Gavin Schmidt, Director of the NASA Goddard Institute for Space Studies, put together this graph showing what’s known as the probability density function of the human contribution to global warming since 1950, based on the IPCC report.


The probability density function for the fraction of warming attributable to human activity (derived from Fig. 10.5 in IPCC AR5). The bulk of the probability is far to the right of the “50%” line, and the peak is around 110%. Created by Gavin Schmidt.

As the figure shows, natural factors have most likely caused a slight cooling since 1950, meaning that human factors are most likely responsible for all the warming we’ve seen and then some (110%). The odds that natural factors are responsible for the majority of global warming over the past six decades is virtually zero.

This assessment is based on multiple lines of evidence. There are climate model simulations, which can’t account for the observed warming without a dominant influence from the increased greenhouse effect. There are “fingerprints” of human-caused global warming, which are effects we expect to see in the patterns of climate change if those changes are due to the increased greenhouse effect. I explain some of these in one of my Denial101x lectures.

 Denial101x lecture 3.4.3 by Dana Nuccitelli.

Basic physics is perhaps the most convincing piece of evidence behind human-caused global warming. Long-term global warming and cooling events are caused by changes in the Earth’s energy balance. If there’s more incoming than outgoing energy, the planet warms, and vice-versa. Natural variability, like ocean cycles, only causes short-term temperature changes.

Since 1950, the Earth has had a large and growing energy imbalance due almost entirely to the human-caused increased greenhouse effect. There’s actually been a slight decrease in incoming energy from the sun during that time, an hence a slight solar cooling effect. 

Overall, the energy imbalance (a.k.a. radiative forcing) from the increased greenhouse effect has caused more warming than we’ve observed, having been offset by some cooling from other human pollutants (aerosols) blocking sunlight, as shown in this figure from the IPCC report.

IPCC AR5 forcings

Assessed likely ranges (whiskers) and their mid-points (bars) for warming trends over the 1951–2010 period from well-mixed greenhouse gases (GHG), other anthropogenic forcings (OA; including the cooling effect of aerosols and the effect of land use change), combined anthropogenic forcings (ANT), natural forcings (NAT), and natural internal climate variability.
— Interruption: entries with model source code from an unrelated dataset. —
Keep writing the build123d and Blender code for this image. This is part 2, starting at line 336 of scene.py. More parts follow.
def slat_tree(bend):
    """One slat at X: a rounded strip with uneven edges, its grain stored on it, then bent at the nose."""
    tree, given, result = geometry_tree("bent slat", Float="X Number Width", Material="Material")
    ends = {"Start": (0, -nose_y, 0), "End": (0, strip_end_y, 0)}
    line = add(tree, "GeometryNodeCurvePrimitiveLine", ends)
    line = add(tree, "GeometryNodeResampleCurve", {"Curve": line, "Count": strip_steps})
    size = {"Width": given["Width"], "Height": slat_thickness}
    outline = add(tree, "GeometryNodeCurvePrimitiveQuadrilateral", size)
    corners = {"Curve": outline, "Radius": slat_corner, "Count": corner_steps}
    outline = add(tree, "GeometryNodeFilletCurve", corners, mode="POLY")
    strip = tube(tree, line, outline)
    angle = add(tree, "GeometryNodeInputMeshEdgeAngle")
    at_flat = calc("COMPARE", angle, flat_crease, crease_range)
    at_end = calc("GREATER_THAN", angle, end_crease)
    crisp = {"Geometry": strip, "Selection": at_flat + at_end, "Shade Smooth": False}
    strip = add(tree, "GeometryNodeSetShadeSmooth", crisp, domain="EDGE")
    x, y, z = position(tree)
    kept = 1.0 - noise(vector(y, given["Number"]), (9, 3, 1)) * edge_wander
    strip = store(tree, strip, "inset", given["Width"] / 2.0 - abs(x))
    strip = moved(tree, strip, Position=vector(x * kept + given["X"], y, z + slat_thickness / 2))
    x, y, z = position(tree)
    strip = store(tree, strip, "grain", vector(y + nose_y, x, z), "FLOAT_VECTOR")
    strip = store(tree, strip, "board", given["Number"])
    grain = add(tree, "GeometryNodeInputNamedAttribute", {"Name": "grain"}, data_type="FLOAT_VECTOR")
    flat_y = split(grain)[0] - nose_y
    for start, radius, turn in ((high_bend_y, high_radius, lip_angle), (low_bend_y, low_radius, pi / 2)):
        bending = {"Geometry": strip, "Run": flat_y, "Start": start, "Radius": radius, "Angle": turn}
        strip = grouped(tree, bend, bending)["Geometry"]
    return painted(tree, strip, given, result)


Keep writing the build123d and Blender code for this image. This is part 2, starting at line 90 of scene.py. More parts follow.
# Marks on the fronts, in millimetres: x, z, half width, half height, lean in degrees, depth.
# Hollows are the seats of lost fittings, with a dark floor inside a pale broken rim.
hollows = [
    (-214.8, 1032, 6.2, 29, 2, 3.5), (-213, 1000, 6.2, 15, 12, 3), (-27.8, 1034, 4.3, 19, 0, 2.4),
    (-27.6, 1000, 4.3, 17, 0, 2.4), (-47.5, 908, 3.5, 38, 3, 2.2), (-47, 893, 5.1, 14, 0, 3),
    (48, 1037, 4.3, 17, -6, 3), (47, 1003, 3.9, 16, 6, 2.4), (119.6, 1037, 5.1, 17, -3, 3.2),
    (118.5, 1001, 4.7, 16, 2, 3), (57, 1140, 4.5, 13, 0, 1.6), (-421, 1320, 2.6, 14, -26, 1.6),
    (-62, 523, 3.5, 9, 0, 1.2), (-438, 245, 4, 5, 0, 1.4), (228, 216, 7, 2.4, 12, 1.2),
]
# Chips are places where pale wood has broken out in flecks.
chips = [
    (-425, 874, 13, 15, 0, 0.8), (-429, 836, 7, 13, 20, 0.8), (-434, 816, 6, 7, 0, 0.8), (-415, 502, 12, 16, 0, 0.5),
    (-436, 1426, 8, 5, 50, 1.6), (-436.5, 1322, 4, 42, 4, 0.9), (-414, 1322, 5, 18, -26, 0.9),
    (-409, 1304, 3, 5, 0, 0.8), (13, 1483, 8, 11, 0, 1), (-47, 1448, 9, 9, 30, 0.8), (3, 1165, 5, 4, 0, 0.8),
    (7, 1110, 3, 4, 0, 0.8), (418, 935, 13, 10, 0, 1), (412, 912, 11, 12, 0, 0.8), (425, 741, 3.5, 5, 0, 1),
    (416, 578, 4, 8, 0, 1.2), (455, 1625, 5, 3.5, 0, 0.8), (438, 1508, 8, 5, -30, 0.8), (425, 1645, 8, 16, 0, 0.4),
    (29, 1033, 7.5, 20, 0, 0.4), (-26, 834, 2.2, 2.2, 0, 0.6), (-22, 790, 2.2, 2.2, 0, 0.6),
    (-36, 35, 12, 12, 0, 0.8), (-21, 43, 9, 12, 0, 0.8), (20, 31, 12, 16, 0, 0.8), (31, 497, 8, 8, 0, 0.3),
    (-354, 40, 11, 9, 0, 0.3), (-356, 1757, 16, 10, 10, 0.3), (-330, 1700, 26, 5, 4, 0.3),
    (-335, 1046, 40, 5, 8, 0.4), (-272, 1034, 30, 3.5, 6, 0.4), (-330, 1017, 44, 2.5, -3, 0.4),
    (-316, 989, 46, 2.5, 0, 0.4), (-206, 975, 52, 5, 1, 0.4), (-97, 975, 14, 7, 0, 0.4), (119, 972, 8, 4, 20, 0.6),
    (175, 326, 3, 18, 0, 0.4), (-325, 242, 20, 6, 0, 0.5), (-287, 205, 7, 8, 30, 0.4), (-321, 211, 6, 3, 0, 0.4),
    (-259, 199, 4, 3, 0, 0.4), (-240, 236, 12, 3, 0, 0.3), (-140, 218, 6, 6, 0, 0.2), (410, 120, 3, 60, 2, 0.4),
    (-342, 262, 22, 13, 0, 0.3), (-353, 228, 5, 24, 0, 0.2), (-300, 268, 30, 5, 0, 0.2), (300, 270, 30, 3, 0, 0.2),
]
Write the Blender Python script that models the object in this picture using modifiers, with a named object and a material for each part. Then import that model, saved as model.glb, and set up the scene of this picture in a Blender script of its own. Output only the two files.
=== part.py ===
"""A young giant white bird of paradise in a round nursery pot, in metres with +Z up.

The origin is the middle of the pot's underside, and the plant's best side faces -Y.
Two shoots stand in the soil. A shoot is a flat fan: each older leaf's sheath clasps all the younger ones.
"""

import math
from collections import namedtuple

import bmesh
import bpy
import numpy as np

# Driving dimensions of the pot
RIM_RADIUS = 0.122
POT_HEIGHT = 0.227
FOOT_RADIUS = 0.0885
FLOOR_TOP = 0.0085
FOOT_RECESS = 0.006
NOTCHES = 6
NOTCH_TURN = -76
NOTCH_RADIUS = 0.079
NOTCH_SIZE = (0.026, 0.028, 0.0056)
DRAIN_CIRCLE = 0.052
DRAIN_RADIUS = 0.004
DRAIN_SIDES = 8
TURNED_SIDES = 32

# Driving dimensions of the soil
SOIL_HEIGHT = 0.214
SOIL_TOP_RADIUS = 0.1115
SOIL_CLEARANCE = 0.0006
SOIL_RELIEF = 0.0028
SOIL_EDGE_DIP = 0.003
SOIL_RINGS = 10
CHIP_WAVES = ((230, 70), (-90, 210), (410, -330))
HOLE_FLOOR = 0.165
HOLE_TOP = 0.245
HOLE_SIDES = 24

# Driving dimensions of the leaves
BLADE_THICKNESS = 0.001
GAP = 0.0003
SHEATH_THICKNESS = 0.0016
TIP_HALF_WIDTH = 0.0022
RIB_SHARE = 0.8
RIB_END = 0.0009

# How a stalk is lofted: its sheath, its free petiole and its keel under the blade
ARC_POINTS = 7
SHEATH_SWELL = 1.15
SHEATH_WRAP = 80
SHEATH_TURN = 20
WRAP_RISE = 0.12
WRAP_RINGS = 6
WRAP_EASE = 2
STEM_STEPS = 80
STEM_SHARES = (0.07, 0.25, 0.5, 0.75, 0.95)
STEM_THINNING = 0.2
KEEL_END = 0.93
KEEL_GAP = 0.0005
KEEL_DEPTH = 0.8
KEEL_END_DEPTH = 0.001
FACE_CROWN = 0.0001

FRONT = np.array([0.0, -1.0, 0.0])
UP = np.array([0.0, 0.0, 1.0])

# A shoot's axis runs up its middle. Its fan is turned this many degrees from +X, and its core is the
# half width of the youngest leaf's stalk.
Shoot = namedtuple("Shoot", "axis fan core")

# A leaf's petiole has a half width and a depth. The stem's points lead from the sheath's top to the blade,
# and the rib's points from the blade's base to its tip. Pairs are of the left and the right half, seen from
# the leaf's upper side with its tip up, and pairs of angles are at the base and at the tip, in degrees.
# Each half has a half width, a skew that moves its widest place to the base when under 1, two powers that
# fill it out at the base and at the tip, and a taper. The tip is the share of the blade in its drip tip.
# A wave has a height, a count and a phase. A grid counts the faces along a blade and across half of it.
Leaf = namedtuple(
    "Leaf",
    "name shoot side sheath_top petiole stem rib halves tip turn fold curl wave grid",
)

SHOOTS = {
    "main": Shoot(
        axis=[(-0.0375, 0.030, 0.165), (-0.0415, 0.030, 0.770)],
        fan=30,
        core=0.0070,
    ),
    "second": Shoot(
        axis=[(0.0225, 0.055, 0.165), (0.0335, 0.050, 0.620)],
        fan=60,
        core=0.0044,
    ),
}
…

The observed surface temperature change is shown in black, with the 5 to 95% uncertainty range due to observational uncertainty. Source: IPCC AR5 Figure 10.5.
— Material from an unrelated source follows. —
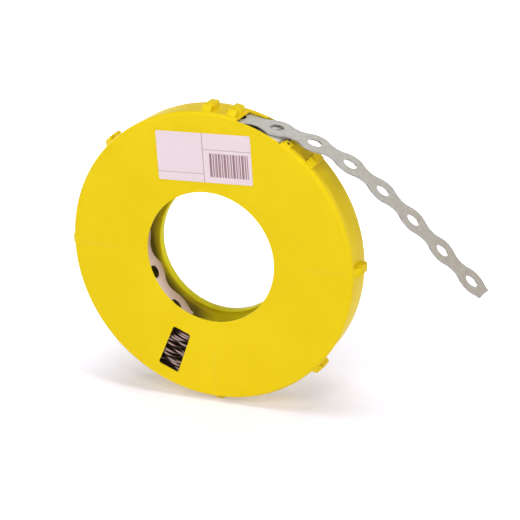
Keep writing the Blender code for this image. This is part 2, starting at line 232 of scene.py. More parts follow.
@dataclass(frozen=True)
class Turner:
    """Makes turned rings, prisms and blocks round the reel's axis."""

    reel: Reel

    def ring(self, profile: Sequence[Point2], steps: int) -> BMesh:
        """A full turn of a closed profile of radius and depth."""
        mesh = bmesh.new()
        corners = [mesh.verts.new(self.reel.place(r, 0.0, y)) for r, y in profile]
        edges = [mesh.edges.new(pair) for pair in zip(corners, corners[1:] + corners[:1])]
        bmesh.ops.spin(
            mesh,
            geom=corners + edges,
            cent=self.reel.centre,
            axis=(0, 1, 0),
            angle=math.tau,
            steps=steps,
            use_merge=True,
        )
        return mesh

    def sector(self, mesh: BMesh, outline: Sequence[Point2], span: Point2) -> None:
        """Adds a prism along the axis on an outline of radii and angles.

        Args:
            mesh: What it is added to.
            outline: Radius and angle of each corner.
            span: Its two depths.
        """
        near = [mesh.verts.new(self.reel.place(r, a, span[0])) for r, a in outline]
        draw_out(mesh, near, Vector((0.0, (span[1] - span[0]) * MM, 0.0)))

    def block(
        self,
        mesh: BMesh,
        profile: Sequence[Point2],
        angle: float,
        width: float,
        soften: float = 0.0,
    ) -> None:
        """Adds a closed profile of radius and depth, drawn out straight across one angle.

        Args:
            mesh: What it is added to.
            profile: Radius and depth of each corner.
            angle: Where it stands.
            width: How far it is drawn out.
            soften: How much its edges are rounded.
        """
        turn = math.radians(angle)
        across = Vector((-math.sin(turn), 0.0, math.cos(turn))) * width / 2 * MM
        near = [mesh.verts.new(self.reel.place(r, angle, y) - across) for r, y in profile]
        edges = draw_out(mesh, near, 2 * across)
        if soften > 0.0:
            base = (min(r for r, _ in profile) + ROOT_DEPTH) * MM
            raised = [e for e in edges if any(self._height(v.co) > base for v in e.verts)]
            bmesh.ops.bevel(
                mesh,
                geom=raised,
                offset=soften * MM,
                segments=3,
                profile=0.5,
                affect="EDGES",
                clamp_overlap=True,
            )

    def _height(self, point: Vector) -> float:
        """Distance of a point from the reel's axis, in metres."""
        offset = point - self.reel.centre
        return math.hypot(offset.x, offset.z)

    @staticmethod
    def ring_outline(inner: float, outer: float, start: float, end: float) -> list[Point2]:
        """Radii and angles round a piece of a ring."""
        steps = max(2, round(end - start))
        angles = [start + (end - start) * i / steps for i in range(steps + 1)]
        return [(inner, a) for a in angles] + [(outer, a) for a in reversed(angles)]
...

And of course because of these many lines of overwhelming evidence, there’s a97% consensus among climate scientists and in their peer-reviewed climate research on human-caused global warming. There are a few outlier climate scientists who disagree, like Judith Curry, who incorrectly claimed “Jeb gets it exactly right,” but these contrarians are a slim minority. 

As the evidence clearly shows, Jeb got it exactly wrong. It’s not arrogant to accept the overwhelming preponderance of scientific evidence, basic physics, or a 97% expert consensus; rather, it’s ignorant to deny it. 

The Policies

At the same campaign event, Bush ironically claimed,

I think, as conservatives, we should embrace innovation, embrace technology, embrace science; it’s the source of a lot more solutions than any government-imposed idea.

Yes, the conservative presidential frontrunner suggested that conservatives should embrace science just a few moments after he rejected the science on global warming. Nevertheless, a candidate’s favored policies are more important than his acceptance or rejection of science. Unfortunately, while Bush suggested that conservatives embrace technology, he only specifically supported natural gas,

We’ve had a decrease [in carbon emissions], a pretty significant decrease and it will continue on, not because of Barack Obama, but because of the energy revolution, because of free-enterprise, because of private property rights because of American innovation has created a combination of two existing technologies: hydraulic fracking and horizontal drilling has created an explosion of lower carbon energy that is being used to replace higher carbon energy.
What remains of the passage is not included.